What you are asked to do: Could you output each line of the data that follows exactly?

--- start Data lines ---

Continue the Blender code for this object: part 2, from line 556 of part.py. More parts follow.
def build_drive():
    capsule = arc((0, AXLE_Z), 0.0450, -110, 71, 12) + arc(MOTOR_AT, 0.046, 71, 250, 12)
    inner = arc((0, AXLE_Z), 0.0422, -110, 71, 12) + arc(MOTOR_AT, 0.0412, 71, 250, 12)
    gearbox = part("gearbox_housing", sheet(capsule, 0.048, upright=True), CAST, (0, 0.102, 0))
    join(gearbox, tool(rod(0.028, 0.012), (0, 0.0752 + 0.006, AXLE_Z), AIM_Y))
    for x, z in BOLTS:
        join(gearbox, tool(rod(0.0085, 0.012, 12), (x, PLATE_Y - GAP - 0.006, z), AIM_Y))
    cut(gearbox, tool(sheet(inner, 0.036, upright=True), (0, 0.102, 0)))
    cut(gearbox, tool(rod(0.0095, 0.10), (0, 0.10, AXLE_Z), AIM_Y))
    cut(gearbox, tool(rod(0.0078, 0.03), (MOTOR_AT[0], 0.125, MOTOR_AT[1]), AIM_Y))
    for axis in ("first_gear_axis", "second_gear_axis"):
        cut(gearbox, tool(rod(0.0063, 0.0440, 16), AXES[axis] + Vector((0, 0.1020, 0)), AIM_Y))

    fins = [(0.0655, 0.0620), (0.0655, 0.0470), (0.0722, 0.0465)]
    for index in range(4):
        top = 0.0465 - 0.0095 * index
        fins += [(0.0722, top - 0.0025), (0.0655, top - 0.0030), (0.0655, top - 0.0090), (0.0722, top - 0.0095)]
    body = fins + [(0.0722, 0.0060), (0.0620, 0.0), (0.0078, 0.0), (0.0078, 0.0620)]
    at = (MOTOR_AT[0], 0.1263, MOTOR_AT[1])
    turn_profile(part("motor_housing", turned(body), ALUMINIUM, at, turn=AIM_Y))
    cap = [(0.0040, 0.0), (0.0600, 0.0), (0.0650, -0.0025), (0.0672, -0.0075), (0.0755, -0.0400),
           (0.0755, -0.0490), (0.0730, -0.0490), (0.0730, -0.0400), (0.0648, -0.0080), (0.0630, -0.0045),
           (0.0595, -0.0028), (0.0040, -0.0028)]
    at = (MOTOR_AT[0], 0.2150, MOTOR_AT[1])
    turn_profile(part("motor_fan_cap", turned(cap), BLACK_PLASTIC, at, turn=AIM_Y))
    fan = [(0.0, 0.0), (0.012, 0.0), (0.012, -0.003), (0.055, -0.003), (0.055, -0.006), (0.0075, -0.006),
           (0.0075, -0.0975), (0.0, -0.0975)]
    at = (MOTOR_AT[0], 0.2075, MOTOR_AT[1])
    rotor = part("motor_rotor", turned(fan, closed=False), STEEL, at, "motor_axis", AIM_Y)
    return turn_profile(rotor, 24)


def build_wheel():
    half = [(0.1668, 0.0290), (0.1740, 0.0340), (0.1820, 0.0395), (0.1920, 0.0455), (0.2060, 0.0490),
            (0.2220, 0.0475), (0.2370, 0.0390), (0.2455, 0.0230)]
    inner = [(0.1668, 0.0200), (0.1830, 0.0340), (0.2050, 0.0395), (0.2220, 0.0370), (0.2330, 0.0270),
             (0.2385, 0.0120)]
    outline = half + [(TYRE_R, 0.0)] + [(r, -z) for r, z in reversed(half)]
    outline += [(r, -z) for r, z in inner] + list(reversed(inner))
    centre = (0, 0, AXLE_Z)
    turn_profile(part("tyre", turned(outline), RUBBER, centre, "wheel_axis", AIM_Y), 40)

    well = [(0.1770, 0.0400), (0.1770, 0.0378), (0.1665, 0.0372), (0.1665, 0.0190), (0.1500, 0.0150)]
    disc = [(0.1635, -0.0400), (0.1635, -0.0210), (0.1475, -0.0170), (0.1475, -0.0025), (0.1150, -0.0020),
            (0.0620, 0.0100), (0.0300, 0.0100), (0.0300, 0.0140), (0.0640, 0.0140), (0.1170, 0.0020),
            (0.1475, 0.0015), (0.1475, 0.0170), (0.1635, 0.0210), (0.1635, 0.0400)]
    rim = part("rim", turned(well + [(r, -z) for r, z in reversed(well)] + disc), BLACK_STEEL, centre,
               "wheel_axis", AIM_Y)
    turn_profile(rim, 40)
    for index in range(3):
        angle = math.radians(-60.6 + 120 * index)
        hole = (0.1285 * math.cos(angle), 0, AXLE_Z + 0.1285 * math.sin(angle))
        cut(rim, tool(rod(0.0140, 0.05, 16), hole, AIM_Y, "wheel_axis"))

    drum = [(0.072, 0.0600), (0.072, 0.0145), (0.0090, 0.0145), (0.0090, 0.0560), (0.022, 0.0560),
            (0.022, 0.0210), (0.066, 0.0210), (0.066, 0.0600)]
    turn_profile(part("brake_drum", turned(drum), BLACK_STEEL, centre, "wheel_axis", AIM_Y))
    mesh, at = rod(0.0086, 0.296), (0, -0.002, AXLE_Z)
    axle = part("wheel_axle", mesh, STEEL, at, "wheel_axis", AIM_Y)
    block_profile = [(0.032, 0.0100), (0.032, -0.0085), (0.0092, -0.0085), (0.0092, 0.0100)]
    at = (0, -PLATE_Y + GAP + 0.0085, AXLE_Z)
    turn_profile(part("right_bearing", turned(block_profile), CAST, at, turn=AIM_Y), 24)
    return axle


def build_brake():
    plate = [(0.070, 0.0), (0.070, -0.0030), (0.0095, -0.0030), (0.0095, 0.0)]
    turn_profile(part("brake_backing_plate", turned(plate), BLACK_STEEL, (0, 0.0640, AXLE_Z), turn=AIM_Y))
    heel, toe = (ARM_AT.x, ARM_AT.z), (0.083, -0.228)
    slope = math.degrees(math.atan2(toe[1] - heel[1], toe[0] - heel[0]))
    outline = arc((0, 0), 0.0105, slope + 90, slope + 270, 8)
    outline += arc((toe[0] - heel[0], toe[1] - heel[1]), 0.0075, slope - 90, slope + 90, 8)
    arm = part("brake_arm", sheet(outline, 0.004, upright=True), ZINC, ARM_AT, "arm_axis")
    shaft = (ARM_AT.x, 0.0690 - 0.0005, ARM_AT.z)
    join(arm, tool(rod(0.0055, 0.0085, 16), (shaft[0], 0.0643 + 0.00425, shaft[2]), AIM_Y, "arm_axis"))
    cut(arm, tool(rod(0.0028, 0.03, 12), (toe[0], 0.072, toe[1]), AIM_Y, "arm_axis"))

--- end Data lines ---

Output for this task:
Continue the Blender code for this object: part 2, from line 556 of part.py. More parts follow.
def build_drive():
    capsule = arc((0, AXLE_Z), 0.0450, -110, 71, 12) + arc(MOTOR_AT, 0.046, 71, 250, 12)
    inner = arc((0, AXLE_Z), 0.0422, -110, 71, 12) + arc(MOTOR_AT, 0.0412, 71, 250, 12)
    gearbox = part("gearbox_housing", sheet(capsule, 0.048, upright=True), CAST, (0, 0.102, 0))
    join(gearbox, tool(rod(0.028, 0.012), (0, 0.0752 + 0.006, AXLE_Z), AIM_Y))
    for x, z in BOLTS:
        join(gearbox, tool(rod(0.0085, 0.012, 12), (x, PLATE_Y - GAP - 0.006, z), AIM_Y))
    cut(gearbox, tool(sheet(inner, 0.036, upright=True), (0, 0.102, 0)))
    cut(gearbox, tool(rod(0.0095, 0.10), (0, 0.10, AXLE_Z), AIM_Y))
    cut(gearbox, tool(rod(0.0078, 0.03), (MOTOR_AT[0], 0.125, MOTOR_AT[1]), AIM_Y))
    for axis in ("first_gear_axis", "second_gear_axis"):
        cut(gearbox, tool(rod(0.0063, 0.0440, 16), AXES[axis] + Vector((0, 0.1020, 0)), AIM_Y))

    fins = [(0.0655, 0.0620), (0.0655, 0.0470), (0.0722, 0.0465)]
    for index in range(4):
        top = 0.0465 - 0.0095 * index
        fins += [(0.0722, top - 0.0025), (0.0655, top - 0.0030), (0.0655, top - 0.0090), (0.0722, top - 0.0095)]
    body = fins + [(0.0722, 0.0060), (0.0620, 0.0), (0.0078, 0.0), (0.0078, 0.0620)]
    at = (MOTOR_AT[0], 0.1263, MOTOR_AT[1])
    turn_profile(part("motor_housing", turned(body), ALUMINIUM, at, turn=AIM_Y))
    cap = [(0.0040, 0.0), (0.0600, 0.0), (0.0650, -0.0025), (0.0672, -0.0075), (0.0755, -0.0400),
           (0.0755, -0.0490), (0.0730, -0.0490), (0.0730, -0.0400), (0.0648, -0.0080), (0.0630, -0.0045),
           (0.0595, -0.0028), (0.0040, -0.0028)]
    at = (MOTOR_AT[0], 0.2150, MOTOR_AT[1])
    turn_profile(part("motor_fan_cap", turned(cap), BLACK_PLASTIC, at, turn=AIM_Y))
    fan = [(0.0, 0.0), (0.012, 0.0), (0.012, -0.003), (0.055, -0.003), (0.055, -0.006), (0.0075, -0.006),
           (0.0075, -0.0975), (0.0, -0.0975)]
    at = (MOTOR_AT[0], 0.2075, MOTOR_AT[1])
    rotor = part("motor_rotor", turned(fan, closed=False), STEEL, at, "motor_axis", AIM_Y)
    return turn_profile(rotor, 24)


def build_wheel():
    half = [(0.1668, 0.0290), (0.1740, 0.0340), (0.1820, 0.0395), (0.1920, 0.0455), (0.2060, 0.0490),
            (0.2220, 0.0475), (0.2370, 0.0390), (0.2455, 0.0230)]
    inner = [(0.1668, 0.0200), (0.1830, 0.0340), (0.2050, 0.0395), (0.2220, 0.0370), (0.2330, 0.0270),
             (0.2385, 0.0120)]
    outline = half + [(TYRE_R, 0.0)] + [(r, -z) for r, z in reversed(half)]
    outline += [(r, -z) for r, z in inner] + list(reversed(inner))
    centre = (0, 0, AXLE_Z)
    turn_profile(part("tyre", turned(outline), RUBBER, centre, "wheel_axis", AIM_Y), 40)

    well = [(0.1770, 0.0400), (0.1770, 0.0378), (0.1665, 0.0372), (0.1665, 0.0190), (0.1500, 0.0150)]
    disc = [(0.1635, -0.0400), (0.1635, -0.0210), (0.1475, -0.0170), (0.1475, -0.0025), (0.1150, -0.0020),
            (0.0620, 0.0100), (0.0300, 0.0100), (0.0300, 0.0140), (0.0640, 0.0140), (0.1170, 0.0020),
            (0.1475, 0.0015), (0.1475, 0.0170), (0.1635, 0.0210), (0.1635, 0.0400)]
    rim = part("rim", turned(well + [(r, -z) for r, z in reversed(well)] + disc), BLACK_STEEL, centre,
               "wheel_axis", AIM_Y)
    turn_profile(rim, 40)
    for index in range(3):
        angle = math.radians(-60.6 + 120 * index)
        hole = (0.1285 * math.cos(angle), 0, AXLE_Z + 0.1285 * math.sin(angle))
        cut(rim, tool(rod(0.0140, 0.05, 16), hole, AIM_Y, "wheel_axis"))

    drum = [(0.072, 0.0600), (0.072, 0.0145), (0.0090, 0.0145), (0.0090, 0.0560), (0.022, 0.0560),
            (0.022, 0.0210), (0.066, 0.0210), (0.066, 0.0600)]
    turn_profile(part("brake_drum", turned(drum), BLACK_STEEL, centre, "wheel_axis", AIM_Y))
    mesh, at = rod(0.0086, 0.296), (0, -0.002, AXLE_Z)
    axle = part("wheel_axle", mesh, STEEL, at, "wheel_axis", AIM_Y)
    block_profile = [(0.032, 0.0100), (0.032, -0.0085), (0.0092, -0.0085), (0.0092, 0.0100)]
    at = (0, -PLATE_Y + GAP + 0.0085, AXLE_Z)
    turn_profile(part("right_bearing", turned(block_profile), CAST, at, turn=AIM_Y), 24)
    return axle


def build_brake():
    plate = [(0.070, 0.0), (0.070, -0.0030), (0.0095, -0.0030), (0.0095, 0.0)]
    turn_profile(part("brake_backing_plate", turned(plate), BLACK_STEEL, (0, 0.0640, AXLE_Z), turn=AIM_Y))
    heel, toe = (ARM_AT.x, ARM_AT.z), (0.083, -0.228)
    slope = math.degrees(math.atan2(toe[1] - heel[1], toe[0] - heel[0]))
    outline = arc((0, 0), 0.0105, slope + 90, slope + 270, 8)
    outline += arc((toe[0] - heel[0], toe[1] - heel[1]), 0.0075, slope - 90, slope + 90, 8)
    arm = part("brake_arm", sheet(outline, 0.004, upright=True), ZINC, ARM_AT, "arm_axis")
    shaft = (ARM_AT.x, 0.0690 - 0.0005, ARM_AT.z)
    join(arm, tool(rod(0.0055, 0.0085, 16), (shaft[0], 0.0643 + 0.00425, shaft[2]), AIM_Y, "arm_axis"))
    cut(arm, tool(rod(0.0028, 0.03, 12), (toe[0], 0.072, toe[1]), AIM_Y, "arm_axis"))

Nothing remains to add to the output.